"Don't Call Me Shirley" Edition
Review by Michael Jacobson
Hays, Julie Hagerty, Leslie Nielsen, Robert Stack, Lloyd Bridges, Peter Graves
Directors: Jim Abrahams, David Zucker, Jerry Zucker
Audio: Dolby Digital 5.1
Video: Anamorphic Widescreen 1.85:1
Features: See Review
Length: 87 Minutes
Release Date: December 13, 2005
"Jim NEVER vomits at home..."
Airplane! started out as a twenty minute centerpiece
to a spoof film a la Kentucky Fried Chicken, but evolved into one of
cinema’s greatest comedy phenomena. The
trio known as ‘ZAZ’, Zucker, Abrahams and Zucker, turned a short parody of
airline disaster movies into one of the most groundbreaking and funniest films
ever made. And to think, when
listening to the commentary track, how many studios apparently didn’t even
want to touch the project!
The story centers around the recently broken romance of Ted
Striker (Hays) and his stewardess girlfriend Elaine (Hagerty).

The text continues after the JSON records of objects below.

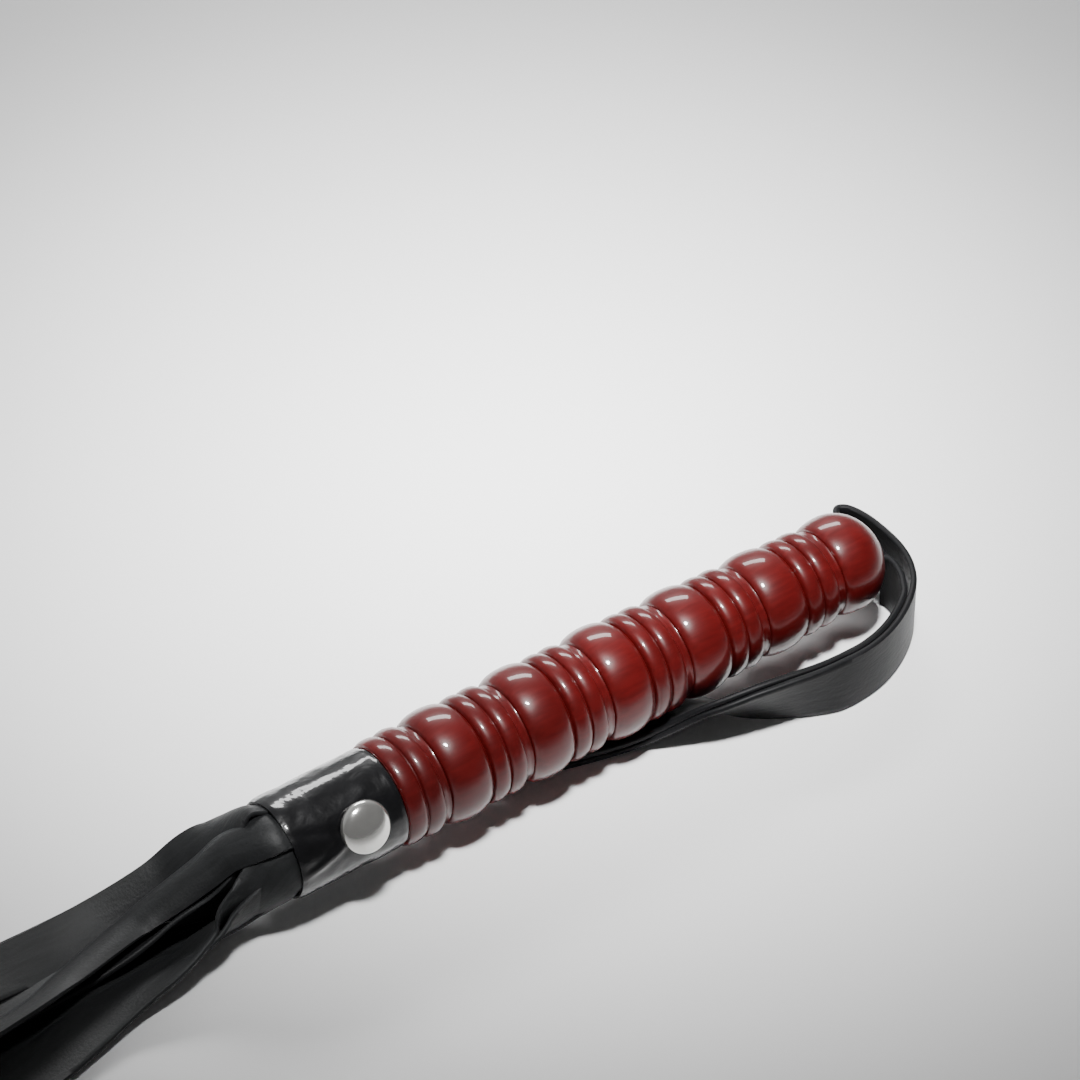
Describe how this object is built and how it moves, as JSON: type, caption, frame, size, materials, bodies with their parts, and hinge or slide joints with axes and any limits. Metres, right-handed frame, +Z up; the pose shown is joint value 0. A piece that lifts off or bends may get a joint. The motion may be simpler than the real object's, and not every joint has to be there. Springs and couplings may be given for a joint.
{
  "type": "short multi-tail riding whip",
  "caption": "Short whip with a turned beaded wooden handle, a studded patent collar, flat leather falls and a folded wrist strap at the butt.",
  "frame": {"origin": "centre of the bounding box, on the ground the part lies on", "axes": "+X along the handle's axis from the falls to the butt, +Z up from the ground, +Y away from the side on which the wrist strap lies"},
  "size_m": [0.4798, 0.0678, 0.0316],
  "materials": {
    "lacquered_wood": "gloss clear lacquer over red stain",
    "bare_wood": "bare",
    "patent_leather": "high gloss patent",
    "fall_leather": "satin, fine grain",
    "strap_leather": "satin outer face, dull inner face",
    "chrome_dome": "polished"
  },
  "bodies": {
    "handle": {"turned_handle": "lacquered_wood", "collar": "patent_leather", "stud_front": "chrome_dome", "stud_back": "chrome_dome", "fall_root_1": "fall_leather", "fall_root_2": "fall_leather", "fall_root_3": "fall_leather", "fall_root_4": "fall_leather", "fall_root_5": "fall_leather", "fall_root_6": "fall_leather", "fall_root_7": "fall_leather", "fall_root_8": "fall_leather", "strap_end_near": "strap_leather", "strap_end_far": "strap_leather", "strap_wedge": "bare_wood"},
    "fall_1": {"fall_1": "fall_leather"},
    "fall_2": {"fall_2": "fall_leather"},
    "fall_3": {"fall_3": "fall_leather"},
    "fall_4": {"fall_4": "fall_leather"},
    "fall_5": {"fall_5": "fall_leather"},
    "fall_6": {"fall_6": "fall_leather"},
    "fall_7": {"fall_7": "fall_leather"},
    "fall_8": {"fall_8": "fall_leather"},
    "wrist_loop": {"wrist_strap": "strap_leather"}
  },
  "joints": [
    {"name": "fall_1_drop", "type": "hinge", "parent": "handle", "child": "fall_1", "pos_m": [0.05979, -0.00001, 0.01103], "axis": [0, -1, 0], "range_deg": [0, 75]},
    {"name": "fall_2_drop", "type": "hinge", "parent": "handle", "child": "fall_2", "pos_m": [0.05979, -0.00001, 0.01103], "axis": [0, -1, 0], "range_deg": [0, 72.38]},
    {"name": "fall_3_drop", "type": "hinge", "parent": "handle", "child": "fall_3", "pos_m": [0.05979, -0.00001, 0.01103], "axis": [0, -1, 0], "range_deg": [0, 69.75]},
    {"name": "fall_4_drop", "type": "hinge", "parent": "handle", "child": "fall_4", "pos_m": [0.05979, -0.00001, 0.01103], "axis": [0, -1, 0], "range_deg": [0, 67.12]},
    {"name": "fall_5_drop", "type": "hinge", "parent": "handle", "child": "fall_5", "pos_m": [0.05979, -0.00001, 0.01103], "axis": [0, -1, 0], "range_deg": [0, 64.5]},
    {"name": "fall_6_drop", "type": "hinge", "parent": "handle", "child": "fall_6", "pos_m": [0.05979, -0.00001, 0.01103], "axis": [0, -1, 0], "range_deg": [0, 61.88]},
    {"name": "fall_7_drop", "type": "hinge", "parent": "handle", "child": "fall_7", "pos_m": [0.05979, -0.00001, 0.01103], "axis": [0, -1, 0], "range_deg": [0, 59.25]},
    {"name": "fall_8_drop", "type": "hinge", "parent": "handle", "child": "fall_8", "pos_m": [0.05979, -0.00001, 0.01103], "axis": [0, -1, 0], "range_deg": [0, 56.62]},
    {"name": "wrist_strap_swing", "type": "hinge", "parent": "handle", "child": "wrist_loop", "pos_m": [0.23209, -0.00001, 0.02202], "axis": [0, -1, 0], "range_deg": [0, 110]}
  ],
  "couplings": [
    {"joint": "fall_2_drop", "follows": "fall_1_drop", "ratio": 0.965},
    {"joint": "fall_3_drop", "follows": "fall_1_drop", "ratio": 0.93},
    {"joint": "fall_4_drop", "follows": "fall_1_drop", "ratio": 0.895},
    {"joint": "fall_5_drop", "follows": "fall_1_drop", "ratio": 0.86},
    {"joint": "fall_6_drop", "follows": "fall_1_drop", "ratio": 0.825},
    {"joint": "fall_7_drop", "follows": "fall_1_drop", "ratio": 0.79},
    {"joint": "fall_8_drop", "follows": "fall_1_drop", "ratio": 0.755}
  ]
}
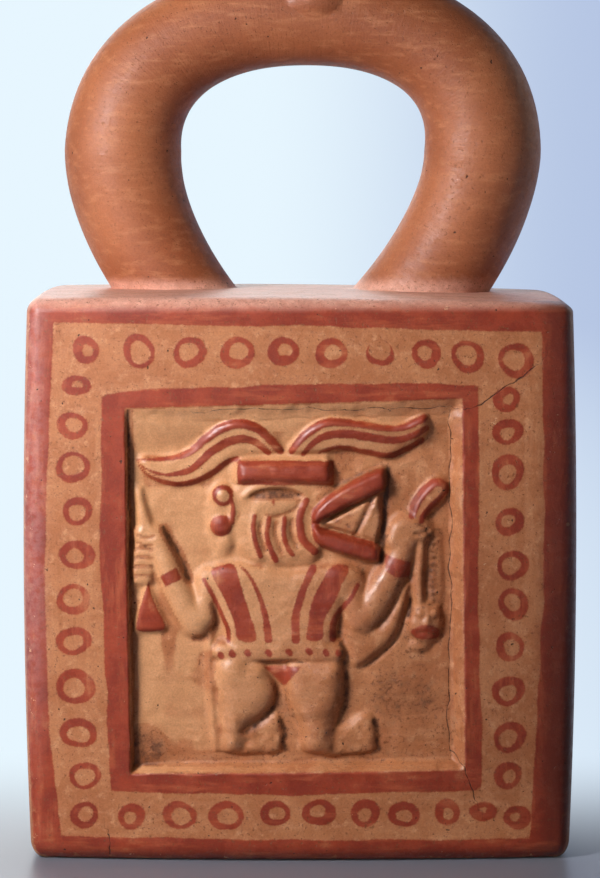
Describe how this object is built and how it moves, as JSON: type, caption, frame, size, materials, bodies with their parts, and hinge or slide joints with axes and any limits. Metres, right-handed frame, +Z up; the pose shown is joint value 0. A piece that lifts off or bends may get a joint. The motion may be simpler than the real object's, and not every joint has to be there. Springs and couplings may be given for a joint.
{
  "type": "stirrup spout vessel",
  "caption": "Fired-clay bottle with a box body, a sunken front panel holding a raised figure, painted rings, and a hollow stirrup handle with an upright spout.",
  "frame": {"origin": "centre of the underside, on the surface the vessel stands on", "axes": "+Z up through the spout, -Y out of the front panel, X across the front, +X to the right as seen from the front"},
  "size_m": [0.123, 0.0896, 0.252],
  "materials": {
    "painted_clay": "burnished cream slip with red-brown slip paint, plain orange-brown clay on the stirrup"
  },
  "bodies": {
    "root": {"vessel": "painted_clay"}
  },
  "joints": []
}
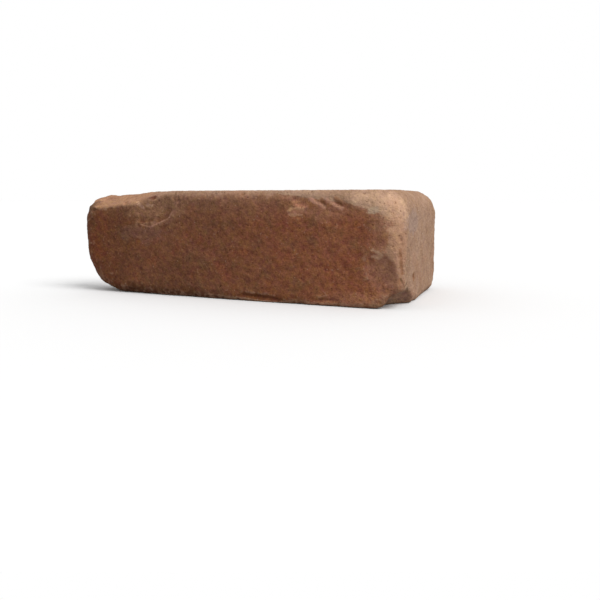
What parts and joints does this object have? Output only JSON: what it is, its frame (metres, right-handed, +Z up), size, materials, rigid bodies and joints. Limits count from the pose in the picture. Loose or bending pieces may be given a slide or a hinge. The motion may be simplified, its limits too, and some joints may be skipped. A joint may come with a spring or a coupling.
{
  "type": "corner brick slip",
  "caption": "L-shaped fired clay corner slip with worn, rounded fair faces and flat sawn backs, bonded round the outside corner of a wall.",
  "frame": {"origin": "on the lower bed, in the middle of the footprint of the whole brick that the slip is sawn from", "axes": "+X along the stretcher face towards the quoin, +Y from the stretcher face through the brick along the header face, +Z up from the lower bed to the upper bed"},
  "size_m": [0.2151, 0.1025, 0.065],
  "materials": {
    "fired_clay": "matt red-brown fired clay, paler and dusty on the worn arrises, plain orange-red on the sawn backs"
  },
  "bodies": {
    "root": {"corner_slip": "fired_clay"}
  },
  "joints": []
}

His fear of flying, brought on by the war, has kept him from moving on
with his life. But he buys a ticket
and boards Elaine’s fated flight to try and win her back, only to end up the
sole hope of landing the plane when the crew and most of the passengers take ill
after eating bad fish!
That’s the plot in three sentences.
The comedy, however, would take pages to discuss in full.
My mental counter went on while watching this movie for the
hundredth-plus time, and I found that the filmmakers never let more than 30
seconds pass without a new joke…most of the time, it was even less than that!
An amazing tribute to just how well conceived and thought out this
picture was. To see it is to watch
three guys going for broke and rolling sevens.
The film started many precedents for the ‘ZAZ’ team, including the use of broad physical comedy and the never ending puns (“Surely, you can’t be serious.” “I AM serious. And don’t call me Shirley.”), but also the use of big name stars in small roles, or even cameos. Who could forget Lloyd Bridges as McCluskey (“Looks like I picked the wrong week to quit sniffing glue,”), or Robert Stack as Kramer, the expert pilot who tries to talk Ted down. And, of course, Peter Graves as the pilot, Captain Oveur (“Joey, ever seen a grown man naked?”).
But keep an eye out for some hysterical cameos, too:
Jimmie Walker, Maureen McGovern, Ethel Merman, and my personal favorite,
Barbara “June Cleaver” Billingsley, offering a little help in the
translation department. Priceless!
The bottom line is, if you love comedy, then the day Airplane!
came to DVD is as red letter a day as you could ask for.
Now you CAN enjoy that second cup of coffee at home, and laugh it up with
one of the funniest movies ever made.
picture is an improvement over all previous VHS incarnations, and in anamorphic widescreen to boot!
Although there is a slightly muted feel to the colors overall, as is
often the case with films from the 80s, I’d have to say they look much brighter and
more natural than I’d ever seen before. Darker
scenes, which sometimes looked a little hazy or murky on my tape copy, come
across much better here, with no evidence of grain, compression, or breakup and
a much better sense of clarity. Images
are generally sharp and crisply rendered. Overall,
a very satisfactory presentation.
This disc boasts a new 5.1 remix, and like most older films
that weren’t made for digital surround, the overall effect is simply to open
up the audio a little more. There
isn’t much in the way of discretion to the rear channels or the subwoofer…in
fact, there’s not a lot of bass in this soundtrack at all. Elmer Bernstein’s classic score sounds better and more
dynamic than ever, and dialogue is always clean and clear, though occasionally a
bit thin sounding in the quieter moments (again, a common trait of late 70s
and early 80s films on video). The
best REAL use of 5.1 I heard had to be the opening, when the plane rockets up
out of the clouds—that shot puts you right in the middle of the action.
Overall, though, no real complaints.
The disc starts with a rather good commentary
track by Abrahams, Zucker and Zucker, along with producer Jon Davison.
These guys manage to offer plenty of tidbits of useful information in
between the jokes and tall tales, and though peppered with a few short pauses,
still an enjoyable and informative listen.
But that's just the beginning of what this new special edition has to offer. You've seen trivia tracks before, but none as good as this one. Not only do the pop-ups offer plenty of fun trivia and a bit of comedy of their own, they're also animated from time to time for even more entertainment value!
Perhaps best of all is the Long Haul Version, which adds about an extra hour to the viewing time, but is well worth it. When the TA logo pops up, you're whisked away to new interviews with Abrahams, Zucker and Zucker, along with cast members like Robert Hays, Peter Graves, Leslie Nielsen, Joey and his family, the jive-talking dudes and more. Their reminiscences are insightful and hilarious. You'll also see a few deleted scenes here and there. It's the most fun way to watch an already-fun movie you can imagine!
Oh, and the new menu screens are absolutely priceless as well.